Monsieur Natali, s'agissant de la Corse, l'une des caractéristiques de la loi du 3 janvier 1986 est de permettre l'accroissement de l'urbanisation dans les zones déjà construites alors que cette possibilité est extrêmement restreinte pour les zones vierges. Le législateur a en effet eu une véritable volonté de protection des espaces naturels.

Il me semble que les propositions qui ont été faites dans le rapport du groupe de travail en matière de gestion intégrée ouvrent un certain nombre de perspectives qu'il faut étudier. Par ailleurs, je partage totalement votre analyse sur les possibilités qu'offre le tourisme pour le développement économique de l'île.

M. Joseph Kerguéris connaît à merveille, comme ses collègues, les questions relatives au littoral.

J'ai annoncé la publication prochaine du décret d'application de l'amendement relatif à la reconstruction de bâtiments édifiés avant 1986 dans la bande des cent mètres située le long du littoral. Je connais également les difficultés de la commune de Sainte-Hélène, sur la Ria d'Etel.

Les avis qu'émettent les services de l'Etat sont parfaitement légitimes, mais il faut toujours considérer que ce sont les collectivités territoriales qui arrêtent leurs décisions en matière de documents d'urbanisme. En effet, les services de l'Etat ne rendent qu'un avis aux collectivités territoriales en ce qui concerne la définition des espaces proches du rivage et des espaces remarquables et ce n'est qu'ensuite, au titre du contrôle de légalité, que le représentant de l'Etat a la possibilité de constater s'il y a une illégalité au regard de la loi, et que le juge tranche le cas échéant.

J'insiste sur ce point : l'avis des services de l'Etat, pour légitime qu'il soit, n'est qu'un avis émis au moment de l'élaboration des documents d'urbanisme par les collectivités territoriales. Les élus ne doivent pas à être timides ! On peut naturellement comprendre leurs réticences au regard des risques d'annulation contentieuse, mais il faut aussi quelquefois savoir faire prévaloir son point de vue. Les services de l'Etat - comme personne, d'ailleurs - ne sont pas infaillibles.

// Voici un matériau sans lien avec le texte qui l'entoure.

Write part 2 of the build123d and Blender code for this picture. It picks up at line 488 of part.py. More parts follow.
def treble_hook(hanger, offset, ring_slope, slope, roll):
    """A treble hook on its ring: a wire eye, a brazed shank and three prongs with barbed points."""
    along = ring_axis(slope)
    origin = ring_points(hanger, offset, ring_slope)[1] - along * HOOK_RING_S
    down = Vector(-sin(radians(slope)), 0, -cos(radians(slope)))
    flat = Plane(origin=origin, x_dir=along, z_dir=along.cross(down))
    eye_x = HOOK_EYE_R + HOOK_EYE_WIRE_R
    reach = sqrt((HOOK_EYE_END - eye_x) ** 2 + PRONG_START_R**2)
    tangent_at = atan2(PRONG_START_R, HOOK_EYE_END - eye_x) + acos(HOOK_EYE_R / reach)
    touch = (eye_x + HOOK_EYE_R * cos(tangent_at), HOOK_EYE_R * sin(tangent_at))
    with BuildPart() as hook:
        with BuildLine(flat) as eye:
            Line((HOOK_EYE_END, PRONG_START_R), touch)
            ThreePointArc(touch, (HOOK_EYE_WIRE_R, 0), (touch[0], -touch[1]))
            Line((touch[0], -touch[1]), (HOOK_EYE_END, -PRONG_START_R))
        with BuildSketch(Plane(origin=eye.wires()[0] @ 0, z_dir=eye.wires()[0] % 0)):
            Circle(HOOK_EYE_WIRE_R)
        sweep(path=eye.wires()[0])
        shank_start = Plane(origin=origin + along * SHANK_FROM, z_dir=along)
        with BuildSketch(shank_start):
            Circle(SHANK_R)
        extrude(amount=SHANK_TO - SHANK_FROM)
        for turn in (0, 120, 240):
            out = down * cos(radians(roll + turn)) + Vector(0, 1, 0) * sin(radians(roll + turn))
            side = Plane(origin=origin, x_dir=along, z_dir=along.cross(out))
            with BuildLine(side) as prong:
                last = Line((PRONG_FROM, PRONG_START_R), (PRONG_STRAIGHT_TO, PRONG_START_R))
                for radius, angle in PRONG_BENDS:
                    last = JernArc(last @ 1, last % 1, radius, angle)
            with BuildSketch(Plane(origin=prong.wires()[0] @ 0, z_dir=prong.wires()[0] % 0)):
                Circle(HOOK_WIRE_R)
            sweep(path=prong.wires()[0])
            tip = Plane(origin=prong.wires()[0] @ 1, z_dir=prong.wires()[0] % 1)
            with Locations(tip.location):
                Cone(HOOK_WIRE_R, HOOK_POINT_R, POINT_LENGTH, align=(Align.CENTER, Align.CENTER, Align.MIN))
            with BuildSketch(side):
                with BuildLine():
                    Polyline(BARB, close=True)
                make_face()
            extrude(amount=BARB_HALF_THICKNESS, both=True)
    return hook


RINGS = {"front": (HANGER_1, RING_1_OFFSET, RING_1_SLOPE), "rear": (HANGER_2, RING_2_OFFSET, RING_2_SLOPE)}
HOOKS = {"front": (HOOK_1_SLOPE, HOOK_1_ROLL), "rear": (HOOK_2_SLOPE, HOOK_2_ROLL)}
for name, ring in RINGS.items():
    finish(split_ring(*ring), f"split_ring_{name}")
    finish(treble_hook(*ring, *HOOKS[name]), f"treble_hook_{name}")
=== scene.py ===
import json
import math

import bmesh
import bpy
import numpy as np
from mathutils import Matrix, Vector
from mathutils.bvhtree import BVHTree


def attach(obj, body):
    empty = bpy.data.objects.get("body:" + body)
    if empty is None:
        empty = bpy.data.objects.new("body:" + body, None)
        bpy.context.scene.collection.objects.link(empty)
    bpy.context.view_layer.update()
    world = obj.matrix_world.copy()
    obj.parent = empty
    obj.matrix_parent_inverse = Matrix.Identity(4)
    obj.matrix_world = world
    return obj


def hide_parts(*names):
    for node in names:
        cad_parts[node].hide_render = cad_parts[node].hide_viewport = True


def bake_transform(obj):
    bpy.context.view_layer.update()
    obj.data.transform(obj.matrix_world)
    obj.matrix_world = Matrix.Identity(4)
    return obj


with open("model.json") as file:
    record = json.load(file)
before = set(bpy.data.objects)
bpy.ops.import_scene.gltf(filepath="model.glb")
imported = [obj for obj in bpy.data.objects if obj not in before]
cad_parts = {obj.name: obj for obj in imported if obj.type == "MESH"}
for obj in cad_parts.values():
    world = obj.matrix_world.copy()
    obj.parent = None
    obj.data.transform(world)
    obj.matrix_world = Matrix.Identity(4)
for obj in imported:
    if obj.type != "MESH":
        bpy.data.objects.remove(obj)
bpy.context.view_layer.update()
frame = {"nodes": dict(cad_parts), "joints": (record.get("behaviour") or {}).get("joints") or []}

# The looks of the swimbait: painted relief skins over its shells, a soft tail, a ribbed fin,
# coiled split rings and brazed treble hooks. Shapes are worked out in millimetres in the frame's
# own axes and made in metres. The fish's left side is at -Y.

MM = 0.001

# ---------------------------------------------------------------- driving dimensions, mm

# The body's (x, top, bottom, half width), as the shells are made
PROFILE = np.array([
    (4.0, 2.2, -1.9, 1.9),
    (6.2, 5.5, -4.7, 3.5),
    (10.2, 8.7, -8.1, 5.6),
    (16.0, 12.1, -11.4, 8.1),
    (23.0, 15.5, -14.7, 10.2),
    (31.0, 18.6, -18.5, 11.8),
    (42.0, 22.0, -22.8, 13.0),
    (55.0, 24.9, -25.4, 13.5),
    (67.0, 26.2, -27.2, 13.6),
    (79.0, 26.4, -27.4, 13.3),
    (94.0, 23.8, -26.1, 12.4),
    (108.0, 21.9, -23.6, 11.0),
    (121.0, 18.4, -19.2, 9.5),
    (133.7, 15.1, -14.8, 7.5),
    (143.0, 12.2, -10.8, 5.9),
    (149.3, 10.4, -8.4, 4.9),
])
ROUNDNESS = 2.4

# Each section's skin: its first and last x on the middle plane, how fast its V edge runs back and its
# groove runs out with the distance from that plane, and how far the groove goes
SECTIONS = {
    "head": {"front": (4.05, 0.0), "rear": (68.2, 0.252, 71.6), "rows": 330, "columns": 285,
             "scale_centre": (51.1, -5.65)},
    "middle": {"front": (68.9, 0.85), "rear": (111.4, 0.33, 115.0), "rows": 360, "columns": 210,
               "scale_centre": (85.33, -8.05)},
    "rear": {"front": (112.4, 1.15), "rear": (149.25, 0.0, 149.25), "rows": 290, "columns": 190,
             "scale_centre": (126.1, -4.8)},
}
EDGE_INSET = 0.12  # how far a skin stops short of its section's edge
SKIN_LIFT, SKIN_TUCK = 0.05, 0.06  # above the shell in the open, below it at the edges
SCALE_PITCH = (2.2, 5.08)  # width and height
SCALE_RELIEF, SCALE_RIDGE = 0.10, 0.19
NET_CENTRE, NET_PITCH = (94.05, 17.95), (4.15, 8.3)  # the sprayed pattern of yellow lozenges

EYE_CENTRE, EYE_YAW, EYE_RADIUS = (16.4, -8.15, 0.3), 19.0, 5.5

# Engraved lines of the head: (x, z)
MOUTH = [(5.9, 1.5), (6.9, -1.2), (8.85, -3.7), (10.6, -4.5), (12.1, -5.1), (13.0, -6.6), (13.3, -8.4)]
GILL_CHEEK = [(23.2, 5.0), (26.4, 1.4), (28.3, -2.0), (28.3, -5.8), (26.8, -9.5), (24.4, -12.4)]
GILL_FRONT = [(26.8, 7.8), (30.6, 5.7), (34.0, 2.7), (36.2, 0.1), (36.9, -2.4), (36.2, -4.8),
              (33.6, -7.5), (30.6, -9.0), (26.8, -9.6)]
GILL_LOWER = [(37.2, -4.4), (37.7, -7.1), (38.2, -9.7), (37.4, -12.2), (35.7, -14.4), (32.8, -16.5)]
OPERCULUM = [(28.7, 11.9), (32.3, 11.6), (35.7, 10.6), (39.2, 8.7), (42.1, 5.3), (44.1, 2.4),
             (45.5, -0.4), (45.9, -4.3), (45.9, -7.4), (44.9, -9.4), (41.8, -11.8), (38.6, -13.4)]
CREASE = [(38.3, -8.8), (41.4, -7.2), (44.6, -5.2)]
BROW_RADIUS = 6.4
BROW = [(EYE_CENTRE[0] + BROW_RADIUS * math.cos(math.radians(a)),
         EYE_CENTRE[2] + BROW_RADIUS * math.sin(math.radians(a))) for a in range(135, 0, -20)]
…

Je voudrais dire à Gérard Le Cam qu'il n'est aujourd'hui dans les intentions de personne, en tout cas d'aucun élu, de permettre le bétonnage des côtes. Cette époque est révolue. Oui, certaines de nos côtes ont été bétonnées. Au demeurant, je ne sais s'il m'appartient de le faire, mais je tiens à dire que ce bétonnage remonte surtout à une époque où les permis de construire étaient délivrés par l'Etat et non par les élus locaux.